The team monitored the interactions of the animals for three days. As expected, during the first six hours, the bats with lipopolysaccharide running through their veins moved less than the placebo recipients. During this period, “sick” bats hung out, on average, with four fewer friends than “healthy” ones. Their interactions were also shorter: They spent 25 minutes less than “healthy” bats with each partner. On average, the “healthy” bats had a 49 percent chance of associating with one another, but only a 35 percent chance of being near “sick” ones. Twenty-four hours later, the effects were much less pronounced. Two days later, the previously “sick” bats were interacting at the same rate as the rest of the group.
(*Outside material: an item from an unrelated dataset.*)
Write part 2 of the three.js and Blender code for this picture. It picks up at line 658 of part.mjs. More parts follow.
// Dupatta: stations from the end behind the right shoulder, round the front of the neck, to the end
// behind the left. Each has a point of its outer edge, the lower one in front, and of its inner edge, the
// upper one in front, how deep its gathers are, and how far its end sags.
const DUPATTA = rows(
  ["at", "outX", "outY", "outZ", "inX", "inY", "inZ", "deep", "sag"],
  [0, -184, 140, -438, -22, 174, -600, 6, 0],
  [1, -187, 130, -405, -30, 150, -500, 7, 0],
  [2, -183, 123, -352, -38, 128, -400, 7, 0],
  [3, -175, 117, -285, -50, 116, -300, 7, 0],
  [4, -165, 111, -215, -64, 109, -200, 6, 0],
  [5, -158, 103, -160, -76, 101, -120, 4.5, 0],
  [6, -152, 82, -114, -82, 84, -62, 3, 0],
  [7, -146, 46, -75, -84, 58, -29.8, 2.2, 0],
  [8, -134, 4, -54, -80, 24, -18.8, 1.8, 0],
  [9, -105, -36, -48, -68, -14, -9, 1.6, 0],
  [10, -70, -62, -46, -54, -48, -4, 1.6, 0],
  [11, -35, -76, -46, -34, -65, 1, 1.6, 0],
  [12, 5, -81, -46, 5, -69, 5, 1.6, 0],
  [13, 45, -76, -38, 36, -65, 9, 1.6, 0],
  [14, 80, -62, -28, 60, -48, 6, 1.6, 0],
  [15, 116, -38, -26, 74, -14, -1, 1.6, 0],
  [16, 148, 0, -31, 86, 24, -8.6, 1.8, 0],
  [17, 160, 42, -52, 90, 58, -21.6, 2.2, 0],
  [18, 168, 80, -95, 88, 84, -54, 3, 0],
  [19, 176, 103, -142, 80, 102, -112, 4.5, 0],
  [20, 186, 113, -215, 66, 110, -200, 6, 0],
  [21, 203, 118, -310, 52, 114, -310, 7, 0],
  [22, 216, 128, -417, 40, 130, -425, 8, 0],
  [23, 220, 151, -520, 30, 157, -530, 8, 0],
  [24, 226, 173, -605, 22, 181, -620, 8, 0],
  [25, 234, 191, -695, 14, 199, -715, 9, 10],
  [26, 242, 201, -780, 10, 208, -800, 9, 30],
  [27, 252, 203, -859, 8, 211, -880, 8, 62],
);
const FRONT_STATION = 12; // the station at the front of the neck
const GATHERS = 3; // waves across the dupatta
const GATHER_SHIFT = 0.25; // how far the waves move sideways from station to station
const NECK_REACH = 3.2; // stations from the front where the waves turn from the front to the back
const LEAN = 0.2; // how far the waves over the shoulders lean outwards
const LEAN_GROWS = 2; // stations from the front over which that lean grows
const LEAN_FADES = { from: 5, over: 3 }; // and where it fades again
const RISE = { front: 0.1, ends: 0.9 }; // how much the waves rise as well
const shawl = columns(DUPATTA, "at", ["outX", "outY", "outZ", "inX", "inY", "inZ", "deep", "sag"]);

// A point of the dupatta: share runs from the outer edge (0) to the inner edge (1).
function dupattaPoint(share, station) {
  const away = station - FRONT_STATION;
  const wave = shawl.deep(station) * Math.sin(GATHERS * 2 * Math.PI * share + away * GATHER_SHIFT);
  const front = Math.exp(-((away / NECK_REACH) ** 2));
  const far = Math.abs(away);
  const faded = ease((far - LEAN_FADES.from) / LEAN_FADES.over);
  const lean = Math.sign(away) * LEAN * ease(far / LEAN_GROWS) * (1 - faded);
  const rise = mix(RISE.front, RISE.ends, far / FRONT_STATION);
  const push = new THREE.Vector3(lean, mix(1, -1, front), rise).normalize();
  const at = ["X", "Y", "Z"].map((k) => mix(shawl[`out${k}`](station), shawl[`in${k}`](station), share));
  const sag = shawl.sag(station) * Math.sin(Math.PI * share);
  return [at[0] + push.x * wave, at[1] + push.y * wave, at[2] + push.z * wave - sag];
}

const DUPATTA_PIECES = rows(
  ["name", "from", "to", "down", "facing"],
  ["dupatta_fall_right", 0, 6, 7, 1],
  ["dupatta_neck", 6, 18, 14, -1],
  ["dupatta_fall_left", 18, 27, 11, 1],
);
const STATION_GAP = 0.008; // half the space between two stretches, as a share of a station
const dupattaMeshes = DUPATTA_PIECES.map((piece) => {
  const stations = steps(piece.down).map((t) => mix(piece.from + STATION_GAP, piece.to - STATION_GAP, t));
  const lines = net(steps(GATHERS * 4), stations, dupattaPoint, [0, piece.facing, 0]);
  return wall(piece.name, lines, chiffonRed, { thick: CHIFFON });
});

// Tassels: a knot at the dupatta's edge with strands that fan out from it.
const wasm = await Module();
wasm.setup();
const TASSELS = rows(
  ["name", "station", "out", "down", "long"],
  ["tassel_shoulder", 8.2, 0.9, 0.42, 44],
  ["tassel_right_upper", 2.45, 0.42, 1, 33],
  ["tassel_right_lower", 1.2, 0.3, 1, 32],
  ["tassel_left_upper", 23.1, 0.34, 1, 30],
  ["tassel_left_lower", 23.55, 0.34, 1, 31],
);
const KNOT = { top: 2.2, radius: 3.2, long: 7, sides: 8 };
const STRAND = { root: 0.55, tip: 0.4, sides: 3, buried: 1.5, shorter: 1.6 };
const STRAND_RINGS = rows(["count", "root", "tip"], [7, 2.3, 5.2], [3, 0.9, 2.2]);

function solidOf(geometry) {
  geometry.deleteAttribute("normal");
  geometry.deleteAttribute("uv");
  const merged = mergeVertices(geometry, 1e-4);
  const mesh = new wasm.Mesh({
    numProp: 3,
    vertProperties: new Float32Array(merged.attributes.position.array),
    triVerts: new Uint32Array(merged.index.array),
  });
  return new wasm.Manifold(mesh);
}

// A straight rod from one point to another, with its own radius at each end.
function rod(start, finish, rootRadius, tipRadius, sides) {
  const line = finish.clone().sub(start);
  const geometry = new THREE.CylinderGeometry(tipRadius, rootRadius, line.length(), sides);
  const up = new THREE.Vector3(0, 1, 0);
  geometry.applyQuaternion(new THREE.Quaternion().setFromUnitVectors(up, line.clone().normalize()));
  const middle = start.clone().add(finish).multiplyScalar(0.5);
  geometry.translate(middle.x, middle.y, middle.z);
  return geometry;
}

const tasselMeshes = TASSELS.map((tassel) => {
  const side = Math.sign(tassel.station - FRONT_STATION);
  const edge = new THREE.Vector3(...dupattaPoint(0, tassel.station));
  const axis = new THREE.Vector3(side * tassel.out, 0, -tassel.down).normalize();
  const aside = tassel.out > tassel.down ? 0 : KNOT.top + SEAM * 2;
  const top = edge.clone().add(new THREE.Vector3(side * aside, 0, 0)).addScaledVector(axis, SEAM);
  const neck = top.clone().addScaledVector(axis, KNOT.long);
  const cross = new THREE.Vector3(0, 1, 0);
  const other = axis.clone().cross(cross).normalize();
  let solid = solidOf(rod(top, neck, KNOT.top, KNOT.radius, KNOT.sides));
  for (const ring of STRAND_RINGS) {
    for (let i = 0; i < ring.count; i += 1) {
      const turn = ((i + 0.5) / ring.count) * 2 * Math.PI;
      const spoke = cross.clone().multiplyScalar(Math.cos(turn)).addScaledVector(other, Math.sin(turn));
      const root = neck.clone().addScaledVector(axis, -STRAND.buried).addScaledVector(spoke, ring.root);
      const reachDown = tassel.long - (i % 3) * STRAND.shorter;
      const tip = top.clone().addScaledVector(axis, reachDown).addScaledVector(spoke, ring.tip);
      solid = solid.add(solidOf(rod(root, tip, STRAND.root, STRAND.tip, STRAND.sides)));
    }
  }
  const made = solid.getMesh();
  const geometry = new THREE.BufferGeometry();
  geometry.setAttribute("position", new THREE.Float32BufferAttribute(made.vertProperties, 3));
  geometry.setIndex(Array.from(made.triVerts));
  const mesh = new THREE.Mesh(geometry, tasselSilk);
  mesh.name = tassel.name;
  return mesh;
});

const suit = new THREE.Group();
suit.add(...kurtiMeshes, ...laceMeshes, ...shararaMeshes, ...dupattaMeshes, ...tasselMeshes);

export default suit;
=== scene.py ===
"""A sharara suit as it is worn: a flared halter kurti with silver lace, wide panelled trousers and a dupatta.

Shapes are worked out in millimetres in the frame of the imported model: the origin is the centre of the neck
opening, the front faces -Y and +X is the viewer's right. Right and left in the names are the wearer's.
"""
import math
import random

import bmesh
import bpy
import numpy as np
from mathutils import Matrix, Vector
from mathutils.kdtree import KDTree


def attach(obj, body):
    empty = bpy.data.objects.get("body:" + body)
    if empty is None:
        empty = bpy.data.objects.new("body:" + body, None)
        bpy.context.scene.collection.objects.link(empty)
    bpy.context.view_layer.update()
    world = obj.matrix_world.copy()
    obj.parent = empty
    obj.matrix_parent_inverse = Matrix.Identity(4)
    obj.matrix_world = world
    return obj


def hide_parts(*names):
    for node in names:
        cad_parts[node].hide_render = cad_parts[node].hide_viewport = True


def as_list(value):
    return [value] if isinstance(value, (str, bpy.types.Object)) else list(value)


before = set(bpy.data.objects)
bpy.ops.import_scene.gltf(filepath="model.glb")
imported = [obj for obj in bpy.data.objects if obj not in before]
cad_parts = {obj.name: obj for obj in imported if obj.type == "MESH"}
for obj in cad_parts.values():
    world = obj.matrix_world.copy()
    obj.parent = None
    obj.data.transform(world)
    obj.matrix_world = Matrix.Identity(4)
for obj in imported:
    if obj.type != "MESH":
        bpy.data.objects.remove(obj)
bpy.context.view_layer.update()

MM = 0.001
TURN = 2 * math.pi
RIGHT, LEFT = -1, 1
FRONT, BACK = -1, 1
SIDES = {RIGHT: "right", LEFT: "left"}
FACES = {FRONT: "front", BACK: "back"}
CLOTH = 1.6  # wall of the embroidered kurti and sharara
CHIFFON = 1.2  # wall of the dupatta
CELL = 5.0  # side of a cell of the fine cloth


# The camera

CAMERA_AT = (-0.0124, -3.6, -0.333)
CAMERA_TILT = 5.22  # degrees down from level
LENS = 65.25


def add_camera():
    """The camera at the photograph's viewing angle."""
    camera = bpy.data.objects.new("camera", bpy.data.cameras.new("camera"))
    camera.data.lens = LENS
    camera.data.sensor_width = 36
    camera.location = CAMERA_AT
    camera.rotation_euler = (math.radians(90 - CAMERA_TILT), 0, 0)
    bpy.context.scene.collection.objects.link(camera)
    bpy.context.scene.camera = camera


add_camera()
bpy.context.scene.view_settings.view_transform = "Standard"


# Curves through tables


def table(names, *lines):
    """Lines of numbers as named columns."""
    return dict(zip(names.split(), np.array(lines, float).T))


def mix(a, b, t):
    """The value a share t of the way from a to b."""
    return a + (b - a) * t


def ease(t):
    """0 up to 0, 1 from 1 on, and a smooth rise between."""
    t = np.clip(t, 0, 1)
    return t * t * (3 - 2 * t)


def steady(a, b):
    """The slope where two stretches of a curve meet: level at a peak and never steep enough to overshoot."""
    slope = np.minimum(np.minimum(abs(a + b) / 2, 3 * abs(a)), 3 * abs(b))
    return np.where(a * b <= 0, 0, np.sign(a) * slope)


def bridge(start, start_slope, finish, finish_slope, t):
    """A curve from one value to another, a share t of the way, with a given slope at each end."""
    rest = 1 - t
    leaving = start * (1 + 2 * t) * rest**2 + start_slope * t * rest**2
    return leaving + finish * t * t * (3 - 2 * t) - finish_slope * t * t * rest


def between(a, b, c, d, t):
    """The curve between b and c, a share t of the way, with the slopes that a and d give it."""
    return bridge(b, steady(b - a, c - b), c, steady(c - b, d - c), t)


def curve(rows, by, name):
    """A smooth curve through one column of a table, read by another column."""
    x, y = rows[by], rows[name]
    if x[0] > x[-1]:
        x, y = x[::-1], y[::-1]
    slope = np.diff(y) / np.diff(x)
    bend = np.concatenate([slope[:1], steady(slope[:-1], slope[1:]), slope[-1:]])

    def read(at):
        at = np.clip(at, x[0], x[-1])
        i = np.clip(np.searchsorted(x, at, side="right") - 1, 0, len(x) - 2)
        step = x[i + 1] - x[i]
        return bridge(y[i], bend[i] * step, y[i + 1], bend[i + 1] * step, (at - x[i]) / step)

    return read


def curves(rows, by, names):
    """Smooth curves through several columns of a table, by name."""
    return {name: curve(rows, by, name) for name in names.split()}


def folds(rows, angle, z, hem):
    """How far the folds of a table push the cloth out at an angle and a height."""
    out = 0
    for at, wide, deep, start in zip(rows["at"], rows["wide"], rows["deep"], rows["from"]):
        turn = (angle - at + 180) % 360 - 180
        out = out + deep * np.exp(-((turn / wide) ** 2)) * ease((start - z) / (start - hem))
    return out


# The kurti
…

Figuring out how the behaviors of both sick and healthy animals dictate the emergence of a disease is an open-ended, exciting question, Virginia Tech’s Hawley said. “It seems like the bat that feels sick is essentially withdrawing from interactions, but are healthy bats also avoiding bats that “look” sick?”

For Ripperger, the data recently published can help researchers to understand, and potentially model, the spread of an actual pathogen in a community of bats. “We can run a model with this data with a pathogen that requires body contact in mind, for example,” he says. “We can use the same data set to model the spread of that pathogen because we know how close together the bats were and for how long. This is really fascinating.”

From an evolutionary standpoint, the study also poses the question of how, and why, selection has favored such individual behaviors, as these are unlikely to benefit neither the pathogen (because it reduces its ability to spread) nor the sick individual (because it already has the sickness), says Farine.

“Studying social distancing in non-human animals helps us appreciate that [this practice], which feels very unnatural and hard to us, is very much a natural strategy for social animals,” says Dana Hawley. “That doesn’t necessarily make it any easier, but helps put humans in a broader context.”